NYC’s Random Searches

by La Shawn on 07.28.05

in War - Islamofascism

As ridiculous as it sounds, NYC is searching one out of every five subway riders for explosives in their backpacks. Any reasonable person with an ounce of common sense knows how imbecilic this is, including Mayor Bloomberg. What this PR stunt proves is that image is more important than protecting innocent commuters and making sure their bodies remain intact.

Just as long as the random searches are “fair” and non-discriminatory, Mayor Bloomberg, in his own mind, is doing his job.
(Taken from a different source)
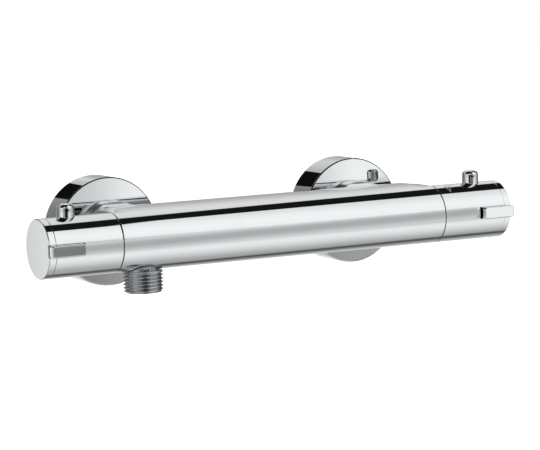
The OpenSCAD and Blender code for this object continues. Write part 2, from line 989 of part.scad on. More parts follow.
// Disc with two ports opposite each other
module ceramic_disc(x, direction) {
    difference() {
        rod(disc_r, x, x + disc_t - seat_gap);
        for (turn = [0, 180])
            ring_sector(disc_r * disc_port_share, disc_r * disc_port_in_share, x - over,
                x + disc_t + over, direction + turn, port_sector / 2);
    }
}

module fixed_ceramic_disc() {
    color(ceramic)
        along_bar_left()
            ceramic_disc(disc_x, 0);
}

// Shut in the rest position: its ports lie a quarter turn from those of the fixed disc
module moving_ceramic_disc() {
    color(ceramic)
        along_bar_left()
            difference() {
                ceramic_disc(moving_x, 90);
                slab(2 * driver_r + 2 * face_clear, driver_tab_w + 2 * fix_clear,
                    moving_x + disc_t - driver_tab_t - face_clear, moving_x + disc_t + over);
            }
}

module flow_spindle() {
    color(brass)
        along_bar_left() {
            spindle_end();
            rod(flow_shaft_r, driver_x, gland_x - face_clear);
            // Cross bar over the moving disc, with a tab in the disc's groove
            intersection() {
                rod(driver_r, driver_x - driver_tab_t, driver_x + driver_t);
                union() {
                    slab(2 * driver_r, driver_tab_w, driver_x - driver_tab_t, driver_x + driver_t);
                    slab(2 * driver_r, driver_w, driver_x, driver_x + driver_t);
                }
            }
            ring_sector(vane_r, 0, vane_x, vane_x + vane_t + over, 90, vane_half_angle);
        }
}

module flow_gland() {
    color(brass)
        along_bar_left()
            gland(flow_gland_r);
}

module flow_o_rings() {
    color(rubber)
        along_bar_left() {
            o_ring(flow_groove_r + o_ring_r, o_ring_r - run_clear, flow_o_ring_x);
            o_ring(spindle_neck_r + gland_ring_r / 2, gland_ring_r / 2 - run_clear / 2, gland_ring_x);
        }
}

// Handles, in handle coordinates: z counts from the handle's inner end

// Ring on the gland's neck with lugs that stand towards the handle
module stop_ring(directions) {
    ring(ring_disc_r, ring_in_r, ring_z, ring_z + ring_disc_t);
    ring(ring_in_r + ring_hub_t, ring_in_r, ring_z, ring_z + ring_len);
    for (direction = directions)
        ring_sector(lug_out_r, lug_in_r, ring_z + ring_disc_t / 2, ring_z + ring_len, direction,
            lug_half_angle);
}

// Local directions: 270 is the front, 180 the top and 90 the wall side
module temperature_stop_ring() {
    color(plastic_grey)
        along_bar(handle_x)
            stop_ring([270 + arm_step, 90 + hot_turn + rib_step]);
}

module flow_stop_ring() {
    color(plastic_grey)
        along_bar_left(handle_x)
            stop_ring([270 - economy_angle - arm_step]);
}

module handle_shell() {
    slot_w = button_w + 2 * slot_clear;
    difference() {
        union() {
            ring(bar_r, shell_in_r, 0, shell_len);
            rod(shell_in_r + over, web_z, web_end_z);
            rod(hub_r, insert_z + insert_flange_t, web_end_z);
            // Boss inside for the lever pin's shank
            intersection() {
                to_top(lever_at)
                    rod(lever_boss_r, lever_shank_in, shell_in_r + over);
                rod(shell_in_r + over, web_z, shell_len);
            }
        }
        rod(insert_r + fix_clear, 0, web_end_z + over);
        to_top(lever_at)
            rod(lever_shank_r + fix_clear, lever_shank_in - over, bar_r + over);
        // Slot for the button, open at the end, and the window for its arm
        to_front(0)
            translate([-slot_w / 2, button_z - slot_clear, web_z / 2])
                cube([slot_w, shell_len, bar_r]);
        translate([-window_w / 2, -shell_in_r, web_z - over])
            cube([window_w, shell_in_r - window_low_y, web_t + 2 * over]);
    }
}

module temperature_handle_shell() {
    color(chrome)
        along_bar(handle_x) {
            handle_shell();
            // Rib that meets the stop ring's lugs at both ends of the travel
            ring_sector(shell_in_r + shell_wall / 2, rib_in_r, rib_z, rib_z + rib_len,
                90, rib_half_angle);
        }
}

module flow_handle_shell() {
    color(chrome)
        along_bar_left(handle_x)
            handle_shell();
}

// Rounded disc with a spigot in the shell and a post for the button's spring
module end_cap() {
    slot_w = button_w + 2 * slot_clear;
    spigot_r = shell_in_r - fix_clear;
    difference() {
        union() {
            rotate_extrude()
                union() {
                    square([bar_r - cap_round, cap_z + cap_len]);
                    square([bar_r, cap_z + cap_len - cap_round]);
                    translate([bar_r - cap_round, cap_z + cap_len - cap_round])
                        circle(r = cap_round);
                }
        }
        rod(bar_r + over, -over, cap_z - spigot_len);
        ring(bar_r + over, spigot_r, cap_z - spigot_len - over, cap_z);
        rod(spigot_r - spigot_t, cap_z - spigot_len - over, cap_z);
        to_front(0)
            translate([-slot_w / 2, cap_z - spigot_len - over, notch_y])
                cube([slot_w, spigot_len + cap_len + 2 * over, bar_r]);
        // Inside the shell the spigot is open down to the post
        to_front(0)
            translate([-slot_w / 2, cap_z - spigot_len - over, post_r + over])
                cube([slot_w, spigot_len + over, bar_r]);
    }
    difference() {
        rod(post_r, post_z, cap_z + cap_round);
        translate([-post_r, -post_r - post_flat_y, post_z - over])
            cube([2 * post_r, post_r, cap_z - post_z + over]);
        to_front(spring_z)
            rod(spring_pocket_r, post_flat_y - spring_pocket_t, post_r + over);
    }
}

module temperature_end_cap() {
    color(chrome)
        along_bar(handle_x)
            end_cap();
}

module flow_end_cap() {
    color(chrome)
        along_bar_left(handle_x)
            end_cap();
}

// Splined bush that carries the handle on the spindle
module handle_insert() {
    difference() {
        union() {
            rod(insert_r, insert_z, web_end_z);
            rod(insert_flange_r, insert_z, insert_z + insert_flange_t);
        }
        splines(spline_r + fix_clear, insert_z - over, spline_end_z + face_clear);
        rod(screw_r + fix_clear, insert_z, web_end_z + over);
    }
}

module temperature_handle_insert() {
    color(plastic_white)
        along_bar(handle_x)
            handle_insert();
}

module flow_handle_insert() {
    color(plastic_white)
        along_bar_left(handle_x)
            handle_insert();
}

// Socket screw that draws the handle onto the spindle
module handle_screw() {
    difference() {
        union() {
            rod(screw_r, web_end_z - screw_len, web_end_z);
            rod(screw_head_r, web_end_z, web_end_z + screw_head_t);
        }
        translate([0, 0, web_end_z + screw_head_t - screw_socket_t])
            cylinder(r = screw_socket_r, h = screw_socket_t + over, $fn = hex_sides);
    }
}

module temperature_handle_screw() {
    color(steel)
        along_bar(handle_x)
            handle_screw();
}

module flow_handle_screw() {
    color(steel)
        along_bar_left(handle_x)
            handle_screw();
}

// Stubby pin with a flared foot and a rounded top
module lever_pin() {
    foot_z = sqrt(pow(bar_r, 2) - pow(lever_r + lever_foot, 2));
    top_z = bar_r + lever_h;
    difference() {
        to_top(lever_at)
            rotate_extrude()
                difference() {
                    union() {
                        square([lever_r - lever_top_round, top_z]);
                        square([lever_r, top_z - lever_top_round]);
                        translate([lever_r - lever_top_round, top_z - lever_top_round])
                            circle(r = lever_top_round);
                        square([lever_r + lever_foot, bar_r + lever_foot / 2]);
                    }
                    translate([lever_r + lever_foot, bar_r + lever_foot])
                        circle(r = lever_foot);
                    square([lever_r + lever_foot + over, foot_z - over]);
                }
        rod(bar_r + seat_gap, lever_at - 2 * lever_r, lever_at + 2 * lever_r);
    }
    to_top(lever_at)
        rod(lever_shank_r, lever_shank_in, bar_r + lever_foot);
}

module temperature_lever_pin() {
    color(chrome)
        along_bar(handle_x)
            lever_pin();
}

module flow_lever_pin() {
    color(chrome)
        along_bar_left(handle_x)
            lever_pin();
}

// Bevelled bar in the handle's slot, with a flange under the wall, a spring pin and a catch arm
module push_button() {
    to_front(0) {
        intersection() {
            // Seen along the handle, then across it, then from the front
            translate([0, button_z, 0])
                rotate([90, 0, 180])
                    linear_extrude(height = button_len)
                        bevelled(button_w, -button_w / 2, flange_top_y - flange_t);
            translate([-button_w / 2, 0, 0])
                rotate([90, 0, 90])
                    linear_extrude(height = button_w)
                        union() {
                            bevelled(button_len, button_z, rim_low_y);
                            translate([button_z, flange_top_y - flange_t])
                                square([cap_z - fix_clear - button_z, flange_t + rim_low_y
                                    - flange_top_y + rim_dip]);
                        }
            linear_extrude(height = button_top_y + over)
                translate([-button_w / 2, button_z])
                    rounded_plan(button_w, button_len, button_round);
        }
        translate([-flange_w / 2, flange_z, flange_top_y - flange_t])
            cube([flange_w, flange_len, flange_t]);
        translate([-arm_w / 2, arm_z, flange_top_y - arm_t])
            cube([arm_w, flange_z - arm_z + over, arm_t]);
    }
    to_front(spring_z)
        rod(spring_pin_r, flange_top_y - flange_t - spring_pin_len, flange_top_y);
}

// Upright profile of a button's bar with two bevels at its top
module bevelled(width, start, low) {
    stop = start + width;
    polygon([
        [start, low], [stop, low], [stop, button_top_y - button_bevel],
        [stop - button_bevel, button_top_y], [start + button_bevel, button_top_y],
        [start, button_top_y - button_bevel]
    ]);
}

// Rectangle with rounded corners, its first corner at the origin
module rounded_plan(width, length, r) {
    translate([r, 0])
        square([width - 2 * r, length]);
    translate([0, r])
        square([width, length - 2 * r]);
    for (x = [r, width - r])
        for (y = [r, length - r])
            translate([x, y])
                circle(r = r);
}

module button_spring() {
    base = post_flat_y - spring_pocket_t + seat_gap;
    top = flange_top_y - flange_t - seat_gap;
    to_front(spring_z)
        translate([0, 0, base])
            coil(spring_coil_r, spring_wire_r, top - base, spring_turns);
}

module safety_button() {
    color(chrome)
        along_bar(handle_x)
            push_button();
}

module economy_button() {
    color(dark_chrome)
        along_bar_left(handle_x)
            push_button();
}

module safety_button_spring() {
    color(steel)
        along_bar(handle_x)
            button_spring();
}

module economy_button_spring() {
    color(steel)
        along_bar_left(handle_x)
            button_spring();
}

valve_body();
outlet_nipple();
outlet_seal();
inlet_tail(-1);  // hot_inlet_tail
inlet_tail(1);  // cold_inlet_tail
union_nut(-1);  // hot_union_nut
union_nut(1);  // cold_union_nut
strainer_washer(-1);  // hot_strainer_washer
strainer_washer(1);  // cold_strainer_washer
check_housing(-1);  // hot_check_housing
check_housing(1);  // cold_check_housing
check_poppet(-1);  // hot_check_poppet
check_poppet(1);  // cold_check_poppet
check_spring(-1);  // hot_check_spring
check_spring(1);  // cold_check_spring
eccentric_coupling(-1);  // hot_eccentric_coupling
eccentric_coupling(1);  // cold_eccentric_coupling
rosette(-1);  // hot_rosette
rosette(1);  // cold_rosette
thermostat_housing();
thermostat_slider();
wax_element();
thermostat_return_spring();
regulating_nut();
temperature_spindle();
thermostat_gland();
thermostat_o_rings();
flow_cartridge_housing();
flow_disc_seal();
fixed_ceramic_disc();
moving_ceramic_disc();
flow_spindle();
flow_gland();
flow_o_rings();
temperature_stop_ring();
temperature_handle_shell();
temperature_end_cap();
temperature_handle_insert();
temperature_handle_screw();
temperature_lever_pin();
safety_button();
safety_button_spring();
flow_stop_ring();
flow_handle_shell();
flow_end_cap();
flow_handle_insert();
flow_handle_screw();
flow_lever_pin();
economy_button();
economy_button_spring();
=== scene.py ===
# Thermostatic bar shower valve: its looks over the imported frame. Sizes in the sections are millimetres.
import math

import bmesh
import bpy
from mathutils import Matrix, Vector


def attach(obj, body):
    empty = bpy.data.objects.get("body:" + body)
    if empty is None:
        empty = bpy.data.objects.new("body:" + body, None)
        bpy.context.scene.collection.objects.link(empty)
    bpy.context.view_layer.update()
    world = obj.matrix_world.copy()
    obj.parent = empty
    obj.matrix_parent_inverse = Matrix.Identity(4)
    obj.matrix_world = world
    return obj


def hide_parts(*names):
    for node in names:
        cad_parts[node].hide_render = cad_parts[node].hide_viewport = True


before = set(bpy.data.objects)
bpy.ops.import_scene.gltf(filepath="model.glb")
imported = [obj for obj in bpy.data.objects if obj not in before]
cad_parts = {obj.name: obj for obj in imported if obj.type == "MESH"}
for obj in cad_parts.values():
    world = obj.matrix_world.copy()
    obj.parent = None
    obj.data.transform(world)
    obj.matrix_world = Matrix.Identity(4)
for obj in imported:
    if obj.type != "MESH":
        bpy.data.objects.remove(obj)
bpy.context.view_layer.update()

# The studio: what the polished chrome mirrors. White cloth hangs all round with a black flag over the
# bar and darker cloths level with it, small cards near the valve shape its reflections out of the
# camera's sight, and a pale floor lies below.


class Shade:
    """An output socket; sums and products of it are Math nodes."""

    def __init__(self, sheet, socket):
        self.sheet, self.socket = sheet, socket

    def other(self, name):
        """Another output of the same node."""
        return Shade(self.sheet, self.socket.node.outputs[name])

    def maths(self, operation, *values):
        """A Math node that takes this output first."""
        return self.sheet.node("ShaderNodeMath", {"operation": operation}, self, *values)

    def between(self, low, high):
        """0 below low, 1 above high, soft between them."""
        settings = {"interpolation_type": "SMOOTHSTEP"}
        return self.sheet.node("ShaderNodeMapRange", settings, self, low, high)

    def band(self, low, full, still, high):
        """1 from full to still, 0 below low and above high, soft between them."""
        return self.between(low, full) * (1 - self.between(still, high))

    def held(self, low, high):
        """This output, but never under low or over high."""
        return self.maths("MAXIMUM", low).maths("MINIMUM", high)

    def toward(self, value, share):
        """This output where share is 0, and the value where it is 1."""
        return self + (value - self) * share

    def __add__(self, value):
        return self.maths("ADD", value)

    def __sub__(self, value):
        return self.maths("SUBTRACT", value)

    def __rsub__(self, value):
        return self.sheet.node("ShaderNodeMath", {"operation": "SUBTRACT"}, value, self)

    def __mul__(self, value):
        return self.maths("MULTIPLY", value)

    def __truediv__(self, value):
        return self.maths("DIVIDE", value)

    def __abs__(self):
        return self.maths("ABSOLUTE")

    __radd__ = __add__
    __rmul__ = __mul__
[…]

When the NYC subway system is bombed and body parts are flung here, there, and everywhere, I hope the ghost of Lady Macbeth pays Bloomberg a visit. She can tell him that no amount of soap will wash the blood off his hands.

(A personal account)

Ann Althouse
: “Currently, the official search procedure is to randomly select one person out of five — the old as well as the young, females as much as males. Actually, I find it hard to believe that they aren’t also noticing men with recently shaved beards and smelling of flower water. But isn’t it better not to mention they are?”

The dousing of flower water is prep work for “Paradise,” where they’ll have eternal sex with virgins.

bombUpdate: The object in the photo is what awaits NYC commuters as the cops frisk little old ladies while waving through young Muslim men of Middle Eastern descent carrying backbacks: nail bombs.